__WORK REQUIRED__.
Write out the whole of the material exactly.

__COLLECTED DATA__.
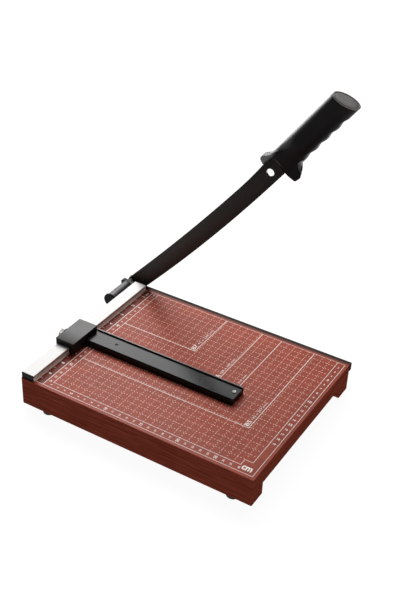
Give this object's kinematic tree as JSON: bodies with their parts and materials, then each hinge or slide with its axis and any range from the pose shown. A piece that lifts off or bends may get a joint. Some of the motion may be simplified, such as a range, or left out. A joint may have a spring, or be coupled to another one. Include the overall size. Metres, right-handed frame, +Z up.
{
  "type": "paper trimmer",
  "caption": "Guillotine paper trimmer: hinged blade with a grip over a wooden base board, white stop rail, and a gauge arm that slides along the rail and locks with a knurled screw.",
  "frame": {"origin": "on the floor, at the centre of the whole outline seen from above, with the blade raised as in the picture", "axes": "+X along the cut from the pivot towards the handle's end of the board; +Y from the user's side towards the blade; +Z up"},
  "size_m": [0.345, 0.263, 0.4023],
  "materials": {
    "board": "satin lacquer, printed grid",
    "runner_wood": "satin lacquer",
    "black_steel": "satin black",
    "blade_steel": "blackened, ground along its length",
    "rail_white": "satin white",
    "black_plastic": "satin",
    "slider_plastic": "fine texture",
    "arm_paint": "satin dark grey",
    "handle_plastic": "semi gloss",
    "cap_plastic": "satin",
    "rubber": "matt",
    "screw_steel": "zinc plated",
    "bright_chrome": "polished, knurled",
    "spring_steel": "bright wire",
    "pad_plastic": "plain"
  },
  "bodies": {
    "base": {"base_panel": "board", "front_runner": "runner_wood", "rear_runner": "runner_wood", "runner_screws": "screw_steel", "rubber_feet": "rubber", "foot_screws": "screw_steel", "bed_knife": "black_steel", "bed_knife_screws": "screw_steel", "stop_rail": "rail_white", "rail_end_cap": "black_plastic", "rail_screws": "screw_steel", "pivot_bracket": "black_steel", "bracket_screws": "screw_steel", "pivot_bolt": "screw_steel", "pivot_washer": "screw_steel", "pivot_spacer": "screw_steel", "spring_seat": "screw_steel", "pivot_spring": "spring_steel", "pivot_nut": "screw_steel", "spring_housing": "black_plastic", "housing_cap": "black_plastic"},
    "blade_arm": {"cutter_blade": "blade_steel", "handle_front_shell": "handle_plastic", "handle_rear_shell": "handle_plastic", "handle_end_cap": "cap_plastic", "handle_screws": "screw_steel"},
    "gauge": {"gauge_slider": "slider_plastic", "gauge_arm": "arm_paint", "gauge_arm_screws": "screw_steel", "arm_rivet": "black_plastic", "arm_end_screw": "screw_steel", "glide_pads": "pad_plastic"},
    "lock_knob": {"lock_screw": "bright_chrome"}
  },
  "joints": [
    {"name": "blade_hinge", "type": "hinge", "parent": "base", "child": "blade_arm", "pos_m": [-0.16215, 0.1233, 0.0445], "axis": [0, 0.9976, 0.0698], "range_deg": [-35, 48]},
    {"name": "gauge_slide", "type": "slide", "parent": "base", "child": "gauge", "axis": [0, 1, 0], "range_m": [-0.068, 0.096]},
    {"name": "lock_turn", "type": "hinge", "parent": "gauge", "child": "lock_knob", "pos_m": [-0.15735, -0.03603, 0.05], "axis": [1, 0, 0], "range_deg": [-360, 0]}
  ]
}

__RESPONSE BELOW__.
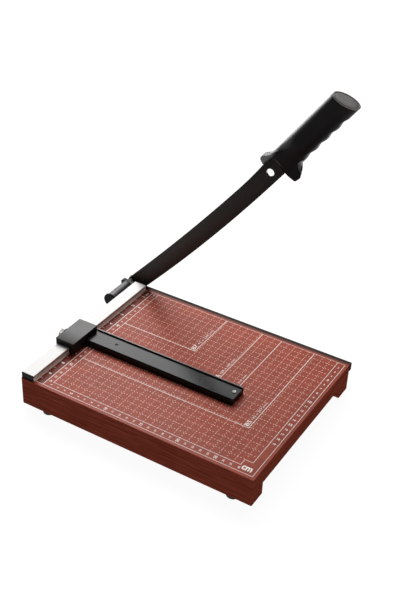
Give this object's kinematic tree as JSON: bodies with their parts and materials, then each hinge or slide with its axis and any range from the pose shown. A piece that lifts off or bends may get a joint. Some of the motion may be simplified, such as a range, or left out. A joint may have a spring, or be coupled to another one. Include the overall size. Metres, right-handed frame, +Z up.
{
  "type": "paper trimmer",
  "caption": "Guillotine paper trimmer: hinged blade with a grip over a wooden base board, white stop rail, and a gauge arm that slides along the rail and locks with a knurled screw.",
  "frame": {"origin": "on the floor, at the centre of the whole outline seen from above, with the blade raised as in the picture", "axes": "+X along the cut from the pivot towards the handle's end of the board; +Y from the user's side towards the blade; +Z up"},
  "size_m": [0.345, 0.263, 0.4023],
  "materials": {
    "board": "satin lacquer, printed grid",
    "runner_wood": "satin lacquer",
    "black_steel": "satin black",
    "blade_steel": "blackened, ground along its length",
    "rail_white": "satin white",
    "black_plastic": "satin",
    "slider_plastic": "fine texture",
    "arm_paint": "satin dark grey",
    "handle_plastic": "semi gloss",
    "cap_plastic": "satin",
    "rubber": "matt",
    "screw_steel": "zinc plated",
    "bright_chrome": "polished, knurled",
    "spring_steel": "bright wire",
    "pad_plastic": "plain"
  },
  "bodies": {
    "base": {"base_panel": "board", "front_runner": "runner_wood", "rear_runner": "runner_wood", "runner_screws": "screw_steel", "rubber_feet": "rubber", "foot_screws": "screw_steel", "bed_knife": "black_steel", "bed_knife_screws": "screw_steel", "stop_rail": "rail_white", "rail_end_cap": "black_plastic", "rail_screws": "screw_steel", "pivot_bracket": "black_steel", "bracket_screws": "screw_steel", "pivot_bolt": "screw_steel", "pivot_washer": "screw_steel", "pivot_spacer": "screw_steel", "spring_seat": "screw_steel", "pivot_spring": "spring_steel", "pivot_nut": "screw_steel", "spring_housing": "black_plastic", "housing_cap": "black_plastic"},
    "blade_arm": {"cutter_blade": "blade_steel", "handle_front_shell": "handle_plastic", "handle_rear_shell": "handle_plastic", "handle_end_cap": "cap_plastic", "handle_screws": "screw_steel"},
    "gauge": {"gauge_slider": "slider_plastic", "gauge_arm": "arm_paint", "gauge_arm_screws": "screw_steel", "arm_rivet": "black_plastic", "arm_end_screw": "screw_steel", "glide_pads": "pad_plastic"},
    "lock_knob": {"lock_screw": "bright_chrome"}
  },
  "joints": [
    {"name": "blade_hinge", "type": "hinge", "parent": "base", "child": "blade_arm", "pos_m": [-0.16215, 0.1233, 0.0445], "axis": [0, 0.9976, 0.0698], "range_deg": [-35, 48]},
    {"name": "gauge_slide", "type": "slide", "parent": "base", "child": "gauge", "axis": [0, 1, 0], "range_m": [-0.068, 0.096]},
    {"name": "lock_turn", "type": "hinge", "parent": "gauge", "child": "lock_knob", "pos_m": [-0.15735, -0.03603, 0.05], "axis": [1, 0, 0], "range_deg": [-360, 0]}
  ]
}